I’ve watched a few special council-appointed bodies wade through touchy subjects over the years. When they wrap up, the council does often make tweaks to whatever recommendations come back to them. Krohn emphasizes that the real decision on how to proceed with these matters will, in fact, be left up to the council.
But that’s part of what makes this saga so confusing. If the council’s going to have the final say over the matter, why stack the committee with people that you think are more likely to agree with you?
“I just wanted to see a robust debate,” says Krohn.
The proposal was originally on the council’s consent agenda, which is reserved for items thought to be non-controversial. Councilmember Cynthia Mathews, however, pulled it from the consent agenda, demanding a full discussion. Cummings, one of the councilmembers who supported the item, says he would actually like to learn more about the committee and its members before deciding where he stands on the issue. After 40 minutes of deliberation, the council voted to put off the matter until a later meeting.
Before that happened, though, Glover, Cummings and Mathews each mentioned that they were open to adding just three new members instead of five as a compromise.
Krohn, however, drew a line in the sand last week and insisted that he wasn’t willing to budge. “We are talking about politics,” Krohn said. “It’s real important to have more voices in a group like this.”
No…Krohn has proven repeatedly that he’s more interested in an outcome of his choosing and Sandy Brown and the other far left newbies are more of the same. Recall talk is going to get more vigorous as we move forward.
Seems to me that there needs to be clear supporting information that additional voices would be helpful. Expressly when the committee has no direct control over implementing any recommendations. Does adding anymore voices really make a difference.
It’s all about Chris Krohn and if you ask him he’ll tell you. That’s why Cynthia Matthews got railroaded out of her earned Vice Mayor position in favor of Cummings.
Krohn doesn’t care about discourse, he doesn’t care about opinions that conflict with his own, and he certainly doesn’t care about the future of Santa Cruz.
Is it not true that Santa Cruz has been called “The Left-Most City” (there is even a book with that title) and has had very generous social welfare politics and strong anti-growth and environmental protection since the 1970s? If this is so, the “housing crisis” we have today is either because of or in spite of the liberal politics. Read the housing reports from the last 40 years. The problems read just like the reports from last year. Nothing has changed except now there is 3x the number of people. Government is not the answer. Housing has been an issue since the 1970s and nothing has changed except the quantity of each problem.
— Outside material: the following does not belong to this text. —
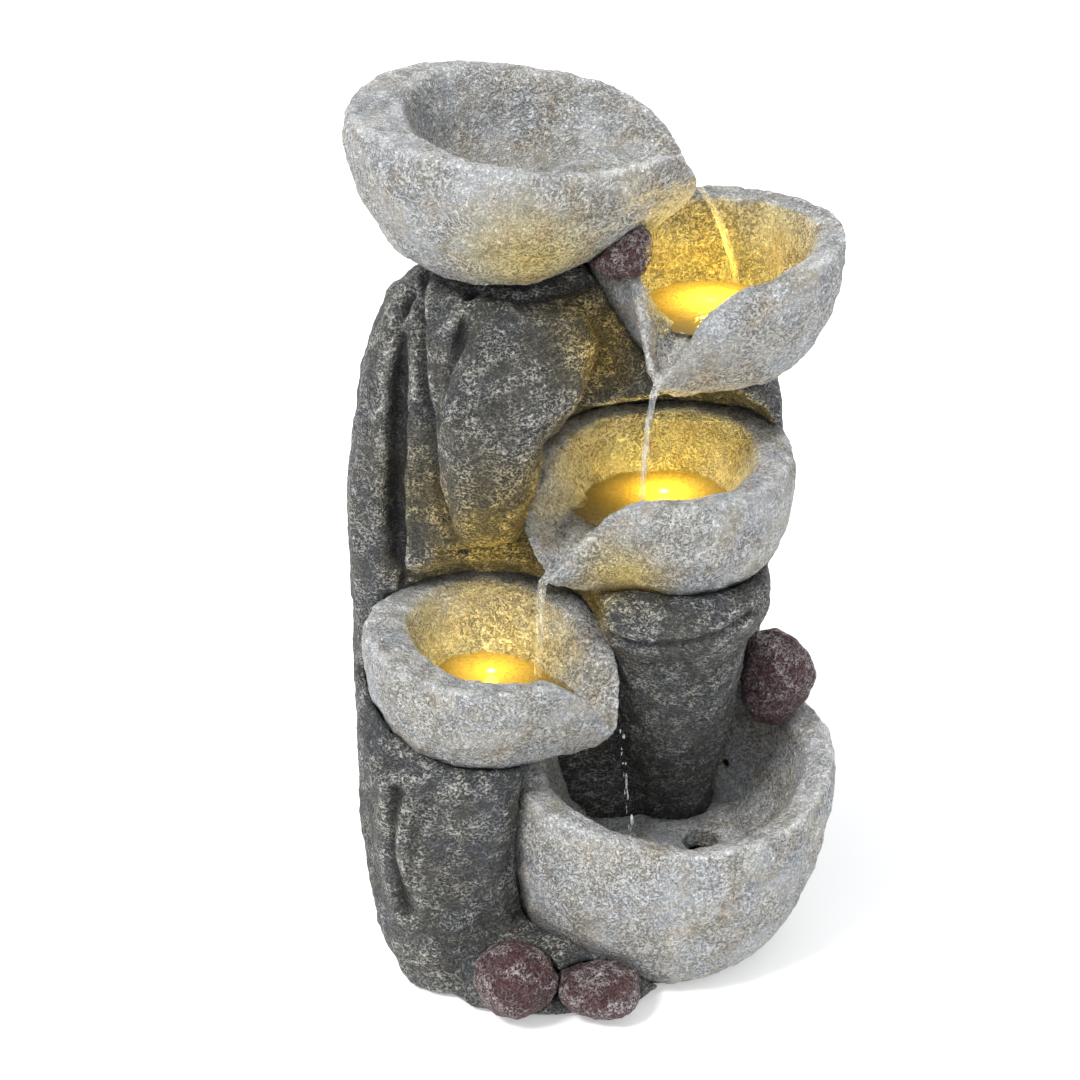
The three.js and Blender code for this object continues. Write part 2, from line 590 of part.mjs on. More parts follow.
function pumpCover() {
  const y = PUMP.y[1] + GAP;
  let plate = roundedBox([PUMP.x[0], PUMP.x[1]], [y, y + 3], PUMP.z, 1);
  plate = plate.subtract(alongY(IMPELLER_X, PUMP.axisZ, y - 1, y + 1.8, 1.35, 10));
  for (let i = 0; i < 6; i += 1) {
    const a = (i * Math.PI) / 3;
    const x = IMPELLER_X + 5 * Math.cos(a);
    plate = plate.subtract(alongY(x, PUMP.axisZ + 5 * Math.sin(a), y - 2, y + 6, 1.7, 10));
  }
  return plate;
}

// The strainer snaps over the cover and keeps the sponge in place.
function pumpStrainer() {
  const y0 = PUMP.y[1] + 3 + 2 * GAP;
  let cage = box([PUMP.x[0] + 1, PUMP.x[1] - 1], [y0, y0 + 15], [PUMP.z[0] + 1, PUMP.z[1] - 1]);
  cage = cage.subtract(box([PUMP.x[0] + 2.8, PUMP.x[1] - 2.8], [y0 - 2, y0 + 13.2],
    [PUMP.z[0] + 2.8, PUMP.z[1] - 2.8]));
  for (let i = 0; i < 6; i += 1) {
    const x = PUMP.x[0] + 5.4 + i * 5.4;
    cage = cage.subtract(box([x, x + 2.2], [y0 + 10, y0 + 20], [PUMP.z[0] + 5, PUMP.z[1] - 5]));
  }
  return cage;
}

function pumpSponge() {
  const y0 = PUMP.y[1] + 3 + 2 * GAP + 0.6;
  return box([PUMP.x[0] + 3.2, PUMP.x[1] - 3.2], [y0, y0 + 12],
    [PUMP.z[0] + 3.2, PUMP.z[1] - 3.2]);
}

function impeller() {
  let rotor = alongY(IMPELLER_X, PUMP.axisZ, 36, 52, 6.5, 18);
  rotor = rotor.add(alongY(IMPELLER_X, PUMP.axisZ, 51.5, 53.5, 8.4, 20));
  for (let i = 0; i < 5; i += 1) {
    const blade = new THREE.BoxGeometry(7.6, 7, 1.2);
    blade.translate(4.4, 56.5, 0).rotateY((i * 2 * Math.PI) / 5);
    rotor = rotor.add(solid(blade.translate(IMPELLER_X, 0, PUMP.axisZ)));
  }
  rotor = rotor.add(alongY(IMPELLER_X, PUMP.axisZ, 53, 60, 2.2, 12));
  return rotor.subtract(alongY(IMPELLER_X, PUMP.axisZ, 30, 64, 1.06, 10));
}

function impellerShaft() {
  return alongY(IMPELLER_X, PUMP.axisZ, 30, 65.8, 1, 10);
}

function flowDial() {
  const x = PUMP.x[1];
  const along = (x0, x1, r, n) => rod(new THREE.Vector3(x0, 44, 39), new THREE.Vector3(x1, 44, 39), r, n);
  const grip = box([x + 3, x + 5.4], [43.1, 44.9], [33.6, 44.4]);
  return union([along(x + GAP, x + 3.4, 6, 18), along(x - 4, x + 1, 2, 10), grip]);
}

function suctionCup([x, y]) {
  const profile = [[0, 13.2], [3, 13.4], [6.2, 12.35], [6.4, 12.9], [1.7, 16.7], [1.7, 20], [0, 20]];
  const cup = new THREE.LatheGeometry(profile.map(([r, z]) => new THREE.Vector2(r, z)), 10);
  return solid(cup.rotateX(Math.PI / 2).translate(x, y, 0));
}

// ---------- water path ----------
function riserHose() {
  const wall = upright(RISER.x, RISER.y, RISER.from, RISER.to, RISER.outer, 14);
  return wall.subtract(upright(RISER.x, RISER.y, RISER.from - 5, RISER.to + 5, RISER.inner, 14));
}

function hoseClamp() {
  const ring = upright(RISER.x, RISER.y, 56, 61, RISER.outer + 1.6, 18);
  const ear = box([RISER.x - 2, RISER.x + 2], [RISER.y + 6, RISER.y + 12], [56, 61]);
  return ring.add(ear).subtract(upright(RISER.x, RISER.y, 50, 70, RISER.outer + 0.3, 18));
}

function topOutlet() {
  const { floor, base } = BOWLS.top_bowl;
  const stem = upright(RISER.x, RISER.y, base - 22, floor + 6, 3.9, 14);
  const flange = upright(RISER.x, RISER.y, floor + 0.2, floor + 2.4, 8, 18);
  const nut = upright(RISER.x, RISER.y, base - 3.4, base - 0.4, 7, 6);
  return union([stem, flange, nut]).subtract(upright(RISER.x, RISER.y, base - 30, floor + 20, 2.7, 12));
}

function outletPocket() {
  const { floor, base } = BOWLS.top_bowl;
  const hole = upright(RISER.x, RISER.y, base - 5, floor + 2, 4.25, 14);
  return hole.add(upright(RISER.x, RISER.y, floor - 0.2, floor + 14, 8.4, 18));
}

// ---------- basin ----------
const PLUG = { from: [73, 40, 60], to: [71, 29, 64.5], radius: 2.3 };

function plugRod(radius, extra) {
  const from = cascadePoint(...PLUG.from);
  const to = cascadePoint(...PLUG.to);
  const reach = to.clone().sub(from).normalize().multiplyScalar(extra);
  return rod(from.clone().sub(reach), to.clone().add(reach), radius, 12);
}

function basin() {
  const drain = cascadePoint(...BASIN.drain.at, 0);
  let shape = basinSolid().subtract(coreRocks(GAP));
  shape = shape.subtract(box([28, 56], [-58, 60], [14, 38]));
  shape = shape.subtract(upright(drain.x, drain.y, 30, BASIN.floor + 6, BASIN.drain.radius, 20));
  shape = shape.subtract(bowlSeat(BOWLS.lower_bowl));
  shape = shape.subtract(stone(PEBBLES.pebble_right, GAP));
  shape = shape.subtract(stone(PEBBLES.pebble_front_large, GAP));
  shape = shape.subtract(stone(PEBBLES.pebble_front_small, GAP));
  return largest(shape);
}

// ---------- rear door ----------
function door() {
  const [x0, x1] = DOOR.x;
  const [z0, z1] = DOOR.z;
  const lap = DOOR.lap - GAP;
  const y0 = BACK_Y - DOOR.thickness - 1 + GAP;
  const y1 = y0 + DOOR.thickness;
  const [screwX, screwZ] = DOOR.screw;
  let panel = box([x0 - lap, x1 + lap], [y0, y1], [z0 - lap, z1 + lap]);
  panel = panel.add(box([screwX - 10.6, screwX + 10.6], [y0, y1], [z1, DOOR.tab[1] - GAP]));
  const rim = box([x0 + 0.5, x1 - 0.5], [y0 - 4, y0 + 1], [z0 + 0.5, z1 - 0.5]);
  panel = panel.add(rim.subtract(box([x0 + 2.5, x1 - 2.5], [y0 - 8, y0 - 0.01], [z0 + 2.5, z1 - 2.5])));
  for (let i = 0; i < 4; i += 1) {
    const z = z0 + 18 + i * 9;
    panel = panel.subtract(box([screwX - 22, screwX + 22], [y0 - 2, y1 + 2], [z, z + 3]));
  }
  return panel.subtract(alongY(screwX, screwZ, y0 - 2, y1 + 2, 2.4, 12));
}

function doorScrew() {
  const [x, z] = DOOR.screw;
  const knob = alongY(x, z, BACK_Y + 0.1, BACK_Y + 4.6, 6.5, 12);
  const slot = box([x - 8, x + 8], [BACK_Y + 3.4, BACK_Y + 6], [z - 0.8, z + 0.8]);
  return knob.subtract(slot).add(alongY(x, z, 86.5, BACK_Y + 1, 2, 12));
}

function doorInsert() {
  const [x, z] = DOOR.screw;
  return alongY(x, z, 84.6, 95.6, 4, 14).subtract(alongY(x, z, 85.6, 100, 2.35, 12));
}

function cordGland() {
  const { x, z, bore, hole } = CORD_GLAND;
  const sleeve = alongY(x, z, 93, BACK_Y + 1, hole - GAP, 16);
  const flange = alongY(x, z, BACK_Y + GAP, BACK_Y + 2.4, hole + 3, 18);
  return sleeve.add(flange).subtract(alongY(x, z, 80, BACK_Y + 20, bore, 14));
}

// ---------- assembly ----------
const largest = (shape) => shape.decompose().reduce((a, b) => (b.volume() > a.volume() ? b : a));

const fountain = new THREE.Group();
fountain.position.set(-ORIGIN_SHIFT[0], -ORIGIN_SHIFT[1], 0);
const group = new THREE.Group();
group.add(fountain);

function add(name, shape, [colour, roughness], metalness = 0) {
  const material = new THREE.MeshStandardMaterial({ color: colour, roughness, metalness });
  const mesh = new THREE.Mesh(geometryOf(shape), material);
  mesh.name = name;
  fountain.add(mesh);
}

function addCastings() {
  add('rock_column', largest(rockColumn()), COLOURS.rock);
  for (const [name, b] of Object.entries(BOWLS)) {
    const pocket = name === 'top_bowl' ? outletPocket() : lampPocket(name);
    let shape = bowl(b).subtract(pocket);
    if (name === 'upper_bowl') shape = shape.subtract(bowlSeat(BOWLS.top_bowl));
    add(name, largest(shape), COLOURS.bowl);
  }
  add('basin', basin().subtract(plugRod(PLUG.radius + GAP, 8)), COLOURS.bowl);
  const topPebble = stone(PEBBLES.pebble_top).subtract(bowlSeat(BOWLS.top_bowl));
  add('pebble_top', largest(topPebble.subtract(bowlSeat(BOWLS.upper_bowl))), COLOURS.pebble);
  add('pebble_right', stone(PEBBLES.pebble_right), COLOURS.pebble);
  add('pebble_front_large', stone(PEBBLES.pebble_front_large), COLOURS.pebble);
  const smallPebble = stone(PEBBLES.pebble_front_small);
  add('pebble_front_small', smallPebble.subtract(stone(PEBBLES.pebble_front_large, GAP)), COLOURS.pebble);
}

function addLamps() {
  for (const name of Object.keys(LED_SPOTS)) {
    const label = name.replace('_bowl', '');
    add(`lamp_${label}_housing`, lampHousing(name), COLOURS.trim);
    add(`lamp_${label}_lens`, lampLens(name), COLOURS.lens);
    add(`lamp_${label}_lead`, tubeAlong(leadRoute(name), LEAD_RADIUS, 3, 18), COLOURS.housing);
  }
  add('junction_box', junctionBox(), COLOURS.housing);
}

function addPump() {
  add('pump_housing', pumpHousing(), COLOURS.housing);
  add('pump_nozzle', pumpNozzle(), COLOURS.trim);
  add('pump_cover', pumpCover(), COLOURS.trim);
  add('pump_strainer', pumpStrainer(), COLOURS.housing);
  add('pump_sponge', pumpSponge(), COLOURS.sponge);
  add('pump_impeller', impeller(), COLOURS.blue);
  add('impeller_shaft', impellerShaft(), COLOURS.steel, 0.9);
  add('flow_dial', flowDial(), COLOURS.blue);
  CUP_SPOTS.forEach((spot, i) => add(`suction_cup_${i + 1}`, suctionCup(spot), COLOURS.rubber));
}

function addFittings() {
  add('riser_hose', riserHose(), COLOURS.hose);
  add('hose_clamp', hoseClamp(), COLOURS.steel, 0.9);
  add('top_outlet', topOutlet(), COLOURS.trim);
  add('basin_plug', plugRod(PLUG.radius, 0), COLOURS.rubber);
  add('door', door(), COLOURS.trim);
  add('door_thumbscrew', doorScrew(), COLOURS.housing);
  add('door_insert', doorInsert(), COLOURS.steel, 0.9);
  add('cord_gland', cordGland(), COLOURS.rubber);
  PADS.forEach(([x, y], i) => {
    add(`foot_pad_${i + 1}`, upright(x, y, 0, FLOOR_GAP - 0.3, 9, 14), COLOURS.rubber);
  });
}

addCastings();
addLamps();
addPump();
addFittings();

export default group;
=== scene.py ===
import json
import math

import bmesh
import bpy
import numpy as np
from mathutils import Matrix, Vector
from mathutils.bvhtree import BVHTree

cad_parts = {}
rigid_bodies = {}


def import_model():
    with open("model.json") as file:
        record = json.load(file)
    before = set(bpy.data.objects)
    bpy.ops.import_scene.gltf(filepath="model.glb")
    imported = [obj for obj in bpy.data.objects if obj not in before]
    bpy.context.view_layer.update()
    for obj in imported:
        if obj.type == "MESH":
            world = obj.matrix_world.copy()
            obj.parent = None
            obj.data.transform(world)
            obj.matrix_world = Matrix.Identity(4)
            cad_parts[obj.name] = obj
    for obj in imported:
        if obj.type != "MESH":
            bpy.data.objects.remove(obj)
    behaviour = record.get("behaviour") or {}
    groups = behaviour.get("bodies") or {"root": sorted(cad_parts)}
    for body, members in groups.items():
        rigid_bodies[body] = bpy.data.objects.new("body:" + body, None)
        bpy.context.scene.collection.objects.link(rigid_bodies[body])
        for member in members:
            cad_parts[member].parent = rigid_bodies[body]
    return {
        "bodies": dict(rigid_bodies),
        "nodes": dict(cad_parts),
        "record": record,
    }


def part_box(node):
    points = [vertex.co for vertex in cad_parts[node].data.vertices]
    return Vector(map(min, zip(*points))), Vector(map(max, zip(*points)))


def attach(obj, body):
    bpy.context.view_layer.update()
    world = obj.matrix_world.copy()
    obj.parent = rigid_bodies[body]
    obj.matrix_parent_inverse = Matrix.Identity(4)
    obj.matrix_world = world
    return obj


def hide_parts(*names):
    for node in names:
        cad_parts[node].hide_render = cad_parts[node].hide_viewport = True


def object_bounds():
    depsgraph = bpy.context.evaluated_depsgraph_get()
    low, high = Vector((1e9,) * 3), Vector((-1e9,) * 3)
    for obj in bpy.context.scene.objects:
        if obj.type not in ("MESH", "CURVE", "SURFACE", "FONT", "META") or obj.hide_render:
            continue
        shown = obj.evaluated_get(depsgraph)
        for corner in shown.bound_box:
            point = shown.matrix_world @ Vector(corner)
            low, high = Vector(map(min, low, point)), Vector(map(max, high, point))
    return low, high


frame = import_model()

MM = 0.001
cad_box = [list(corner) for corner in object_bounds()]
nodes = frame["nodes"]
ROOT = "fountain"
SLOTS = {part["node"]: part["material_slot"] for part in frame["record"]["subparts"]}

# The bowl that holds each lamp, and the middle of each lamp's lens.
LAMPS = {"upper": "upper_bowl", "middle": "middle_bowl", "lower": "lower_bowl"}


def middle_of(node):
    low, high = (np.array(corner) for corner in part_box(node))
    return (low + high) / 2.0


LAMP_CENTRES = {key: middle_of("lamp_" + key + "_lens") for key in LAMPS}
OUTLET_CENTRE = middle_of("top_outlet")


def add_object(name, data):
    obj = bpy.data.objects.new(name, data)
    bpy.context.collection.objects.link(obj)
    return obj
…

It is time for a true grassroots movement.
A depression or other hardships might come, and then the divisive tribal politics and policies will be of no use for mutual cooperation and survival in hard times. Lets not set ourselves up for shock doctrine and the rise of the Supreme City State. We, the owners and renters, the TRUE occupants of the City, can come together and ink our own mutually-beneficial agreements, covenants, and conventions. We will make our own compacts for living together and getting along. We’ll do it property by property, street by street, neighborhood by neighborhood. We can figure things out and do things more efficiently ourselves. It is our boots that are on the ground and our local experience and knowledge. If neither renter nor owner is aggrieved, why should the City butt into our private lives and tell us what to do? If our private arrangements and housing units are safe and sound, we have nothing to fear. Resist. Make you own agreements. Talk to each other. Stop self-serving corruption of the City government.